Actinastrum is a genus of freshwater green algae. It was first described by Gustaf Lagerheim in 1882. Members of the genus are commonly found in eutrophic freshwater ponds and lakes, and have a cosmopolitan distribution.

Traditionally, Actinastrum was placed within the family Coelastraceae based on morphology (spherical, three-dimensional colonies and reproduction by autospores). However, molecular phylogenetic studies have shown that the type species Actinastrum hantzschii is closely related to Chlorella, another autospore-forming genus in the family Chlorellaceae.

==Description==
Actinastrum consists of eight (sometimes two, four or 16) cells, which are attached together at a common point to form a star-shaped colony, termed a coenobium. The colonies are often aggregated to form compound coenobia. Cells are 7–40 μm long and 1–8 μm wide, much longer than broad, and are cylindrical, cigar-shaped, or pointed. The cell wall is smooth, thin, and not thickened. Cells are uninucleate (with a single nucleus) and a contain a single chloroplast, which is elongated, parietal and contains a single pyrenoid.

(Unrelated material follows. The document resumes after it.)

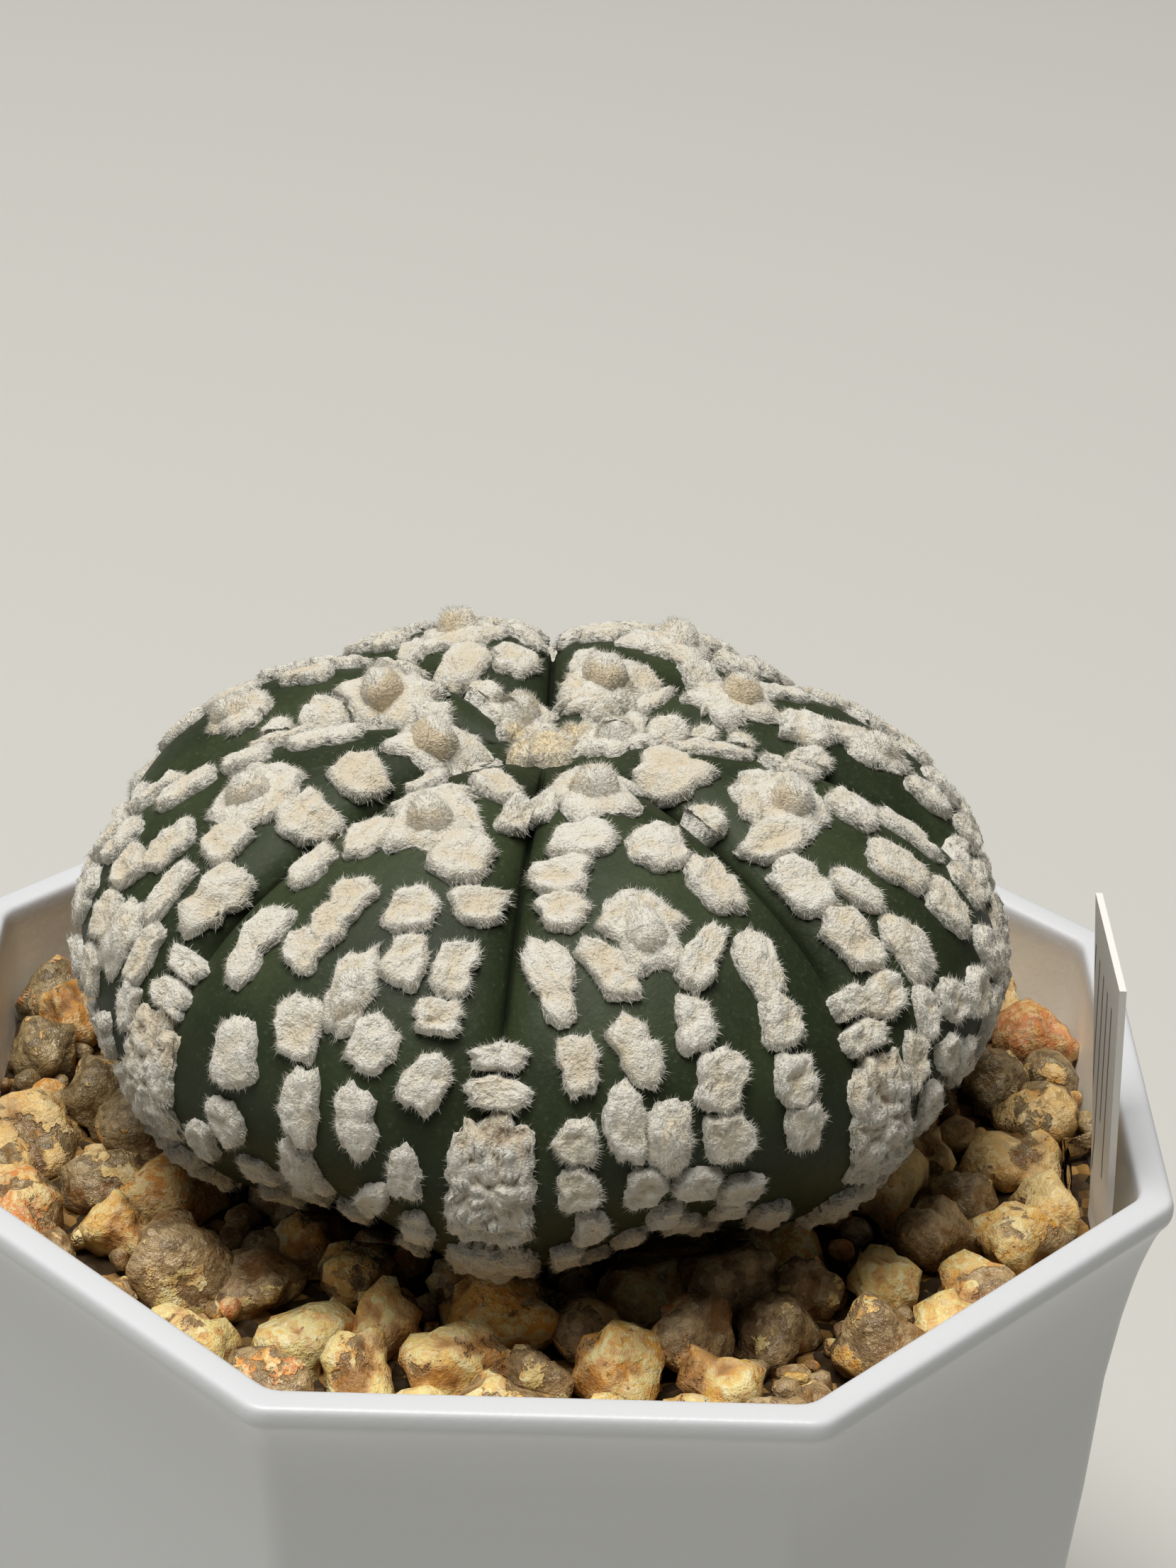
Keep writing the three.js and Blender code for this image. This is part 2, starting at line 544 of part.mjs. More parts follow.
// 0 in the middle of the fleck and 1 at its edge
function insideOf(fleck, arc, azimuth) {
  const [x, y] = toFleck(fleck, arc, azimuth);
  const fx = x / fleck.halfWidth;
  const fy = y / fleck.halfLength;
  if (Math.abs(fx) > 1.3 || Math.abs(fy) > 1.3) {
    return 9;
  }
  const power = SQUARENESS[fleck.kind];
  const m = (Math.abs(fx) ** power + Math.abs(fy) ** power) ** (1 / power);
  return m / edgeOf(fleck, Math.atan2(fy, fx));
}

function heightOf(fleck, m) {
  if (m >= 1) {
    return 0;
  }
  if (fleck.kind === 'tuft' || fleck.kind === 'wool') {
    return fleck.height * Math.sqrt(1 - m * m);
  }
  return fleck.height * (1 - smooth(0.8, 1, m)) + 0.15 * (1 - m * m);
}

function makeCactus() {
  const flecks = makeFlecks();
  const random = randomFrom(FLECK_SEED + 1);
  const chosen = [];
  const cells = new Map();
  const place = (arc, azimuth, lift, apart) => {
    if (arc < 0 || arc > FULL_ARC) {
      return;
    }
    const at = skinPoint(arc, azimuth);
    const key = at.clone().floor();
    for (let i = -1; i <= 1; i += 1) {
      for (let j = -1; j <= 1; j += 1) {
        for (let k = -1; k <= 1; k += 1) {
          const near = cells.get(`${key.x + i},${key.y + j},${key.z + k}`) || [];
          if (near.some((other) => other.distanceTo(at) < apart)) {
            return;
          }
        }
      }
    }
    const name = `${key.x},${key.y},${key.z}`;
    cells.set(name, [...(cells.get(name) || []), at]);
    chosen.push({ arc, azimuth, lift, at });
  };
  const liftAt = (arc, azimuth, skip) => {
    let lift = 0;
    flecks.forEach((fleck) => {
      if (fleck !== skip && Math.abs(fleck.arc - arc) < 8) {
        lift = Math.max(lift, heightOf(fleck, insideOf(fleck, arc, azimuth)));
      }
    });
    return lift;
  };
  const ring = (fleck, count, scale, turn, apart) => {
    for (let i = 0; i < count; i += 1) {
      const t = (i + turn) / count * 2 * Math.PI;
      const power = SQUARENESS[fleck.kind];
      const round = (Math.abs(Math.cos(t)) ** power + Math.abs(Math.sin(t)) ** power) ** (-1 / power);
      const reach = scale * edgeOf(fleck, t) * round;
      const x = fleck.halfWidth * Math.cos(t) * reach;
      const y = fleck.halfLength * Math.sin(t) * reach;
      const spot = fromFleck(fleck, x, y);
      if (scale > 0.95 && liftAt(spot.arc, spot.azimuth, fleck) > 0.05) {
        continue;
      }
      place(spot.arc, spot.azimuth, liftAt(spot.arc, spot.azimuth, null), apart);
    }
  };
  const order = ['wool', 'tuft', 'patch', 'pad', 'fleck'];
  order.forEach((kind) => {
    flecks.filter((fleck) => fleck.kind === kind).forEach((fleck) => {
      if (kind !== 'fleck' || fleck.halfLength > 2.2) {
        place(fleck.arc, fleck.azimuth, liftAt(fleck.arc, fleck.azimuth, null), 0.9);
      }
      if (kind === 'tuft' || kind === 'wool') {
        ring(fleck, 6, 0.5, 0, 0.5);
        ring(fleck, 8, 0.9, 0.5, 0.45);
      }
    });
  });
  flecks.filter((fleck) => fleck.kind === 'patch').forEach((fleck) => {
    for (let i = 0; i < 14; i += 1) {
      const x = (random() * 2 - 1) * 0.62 * fleck.halfWidth;
      const y = (random() * 2 - 1) * 0.68 * fleck.halfLength;
      const spot = fromFleck(fleck, x, y);
      place(spot.arc, spot.azimuth, fleck.height * (i % 2 ? 1.35 : 0.75), 0.9);
    }
    ring(fleck, 14, 0.74, 0, 0.5);
    ring(fleck, 14, 1.02, 0.5, 0.5);
  });
  ['pad', 'fleck'].forEach((kind) => {
    flecks.filter((fleck) => fleck.kind === kind).forEach((fleck) => ring(fleck, 8, 0.8, 0, 0.5));
  });
  ['pad', 'fleck'].forEach((kind) => {
    flecks.filter((fleck) => fleck.kind === kind).forEach((fleck) => ring(fleck, 8, 1.04, 0, 0.4));
  });
  // Creases between the ribs
  GROOVES.forEach((groove) => {
    for (let arc = 4; arc < 37; arc += 1.5) {
      [0, -0.6, 0.6].forEach((side) => {
        const azimuth = groove + side / radiusAt(arc) / DEG;
        place(arc, azimuth, liftAt(arc, azimuth, null), side === 0 ? 0.5 : 0.55);
      });
    }
  });
  // Bare skin between the flecks, down to the root
  for (let arc = 3; arc < ROOT_ARC; arc += 2.4) {
    const count = Math.max(Math.round(radiusAt(arc) * 2 * Math.PI / 2.6), 6);
    for (let i = 0; i < count; i += 1) {
      const azimuth = (i + 0.5 * (Math.round(arc / 2.4) % 2) + 0.3 * random()) / count * 360;
      place(arc + 0.6 * random(), azimuth, liftAt(arc, azimuth, null) > 0 ? 0.01 : 0, 1.7);
    }
  }
  for (let arc = ROOT_ARC; arc < ROOT_ARC + ROOT_DEPTH + 0.1; arc += ROOT_DEPTH / 5) {
    for (let i = 0; i < 12; i += 1) {
      place(arc, 30 * i + 7, 0, 0.1);
    }
  }
  place(FULL_ARC, 0, 0, 0.1);

  // The points lie on a ball first, where the hull joins each one to its neighbours, then go to their places
  const onBall = chosen.map(({ arc, azimuth }) => {
    const polar = polarAt(arc);
    const angle = azimuth * DEG;
    return new THREE.Vector3(
      Math.sin(polar) * Math.sin(angle),
      -Math.sin(polar) * Math.cos(angle),
      Math.cos(polar),
    );
  });
  const numberOf = new Map(onBall.map((point, i) => [point, i]));
  const hull = new ConvexHull().setFromPoints(onBall);
  const triangles = hull.faces.map((face) => {
    const corners = [];
    let edge = face.edge;
    do {
      corners.push(numberOf.get(edge.head().point));
      edge = edge.next;
    } while (edge !== face.edge);
    return corners;
  });
  const points = chosen.map(({ arc, azimuth, lift, at }) => {
    if (lift === 0) {
      return at;
    }
    return at.clone().addScaledVector(skinNormal(arc, azimuth), lift);
  });
  return geometryOf(points, triangles);
}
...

Actinastrum reproduces asexually, by forming 4-16 autospores usually arranged into a coenobium. The first protoplast division occurs transversely, the second perpendicular to it, and the third occurs along the long axis of the cell. Spores are released by the dissolution of the parental cell wall. Sexual reproduction has not been observed in this genus.

==Species==
As of 2025, AlgaeBase accepts ten species, including one fossil species:
- Actinastrum aciculare
- †Actinastrum bansaense
- Actinastrum cerastioides
- Actinastrum fluviatile
- Actinastrum gracillimum
- Actinastrum hantzschii
- Actinastrum mixtum
- Actinastrum schroeteri
- Actinastrum subcornutum
- Actinastrum tetaniforme

Species in Actinastrum are distinguished based on the overall shape of the cells. However, the genus is very morphologically, and the cell shape changes considerably during its life cycle and in response to external conditions.